Erika Scheurer in the classroom.
Liam James Doyle/University of St. Thomas

Dr. Erika Scheurer Reflects on Being a First-Generation Student

Transitioning to college is already a difficult challenge, but being the first to do so in your entire family is even more challenging. At the University of St. Thomas, there are staff and faculty who understand that themselves, including Dr. Erika Scheurer, who was a first-generation student and is now an incredibly respected professor. She was named the university’s Professor of the Year in 2021.

Scheurer is an associate professor of English who also has directed the Writing Across the Curriculum program, a universitywide initiative to nurture a culture of writing across all academic disciplines, since its beginning in 2009. Scheurer has worked at St. Thomas for 30 years.

Scheurer started her life’s journey in Baltimore, Maryland, where her parents moved to from Germany after World War II. She was the middle sister in a family of six; her father was a baker and her mother cleaned houses. When she went to Notre Dame of Maryland University to complete her undergraduate degree as a first-generation student, it was a challenge to adjust to something she had no connection to or experience.
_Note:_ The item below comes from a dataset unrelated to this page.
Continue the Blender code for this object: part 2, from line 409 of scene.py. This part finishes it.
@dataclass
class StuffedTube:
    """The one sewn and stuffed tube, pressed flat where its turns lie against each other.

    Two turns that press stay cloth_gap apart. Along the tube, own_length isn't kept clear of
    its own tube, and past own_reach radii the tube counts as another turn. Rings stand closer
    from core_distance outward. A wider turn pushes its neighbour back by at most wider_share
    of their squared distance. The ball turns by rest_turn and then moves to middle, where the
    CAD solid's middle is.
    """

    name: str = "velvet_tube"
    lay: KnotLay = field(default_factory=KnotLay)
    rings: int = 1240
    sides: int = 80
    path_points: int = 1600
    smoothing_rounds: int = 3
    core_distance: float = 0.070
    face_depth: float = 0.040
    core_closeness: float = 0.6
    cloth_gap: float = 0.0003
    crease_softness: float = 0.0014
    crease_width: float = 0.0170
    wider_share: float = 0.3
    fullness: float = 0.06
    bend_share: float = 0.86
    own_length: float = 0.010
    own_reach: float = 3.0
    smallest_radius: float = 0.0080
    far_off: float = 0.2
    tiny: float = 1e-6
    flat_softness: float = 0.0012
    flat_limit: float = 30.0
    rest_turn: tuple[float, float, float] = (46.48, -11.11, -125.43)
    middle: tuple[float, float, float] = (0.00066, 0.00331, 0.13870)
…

“Back then, we didn’t have that idea of first-generation students,” Scheurer said. “I didn’t realize I was a first-generation student until quite a few years later. So, at the time, I just sort of felt like maybe I didn’t quite fit in. A lot of my friends and other people I met at college seemed to think all of it was quite normal and knew what they were doing.”

As hard as it was to adjust, Scheurer had professors who gave her encouragement and took her under their wing. Knowing how much that helped her, Scheurer applies her gratitude to them by helping any first-generation student she sees at St. Thomas who may or may not be struggling.

“I’ve been particularly sensitive to my students who identify themselves as first-generation,” Scheurer said. “When I know a student is first-generation, I ask them: How’s it going? Are they making connections on campus? Are they comfortable; do they need any support? I think that’s important.”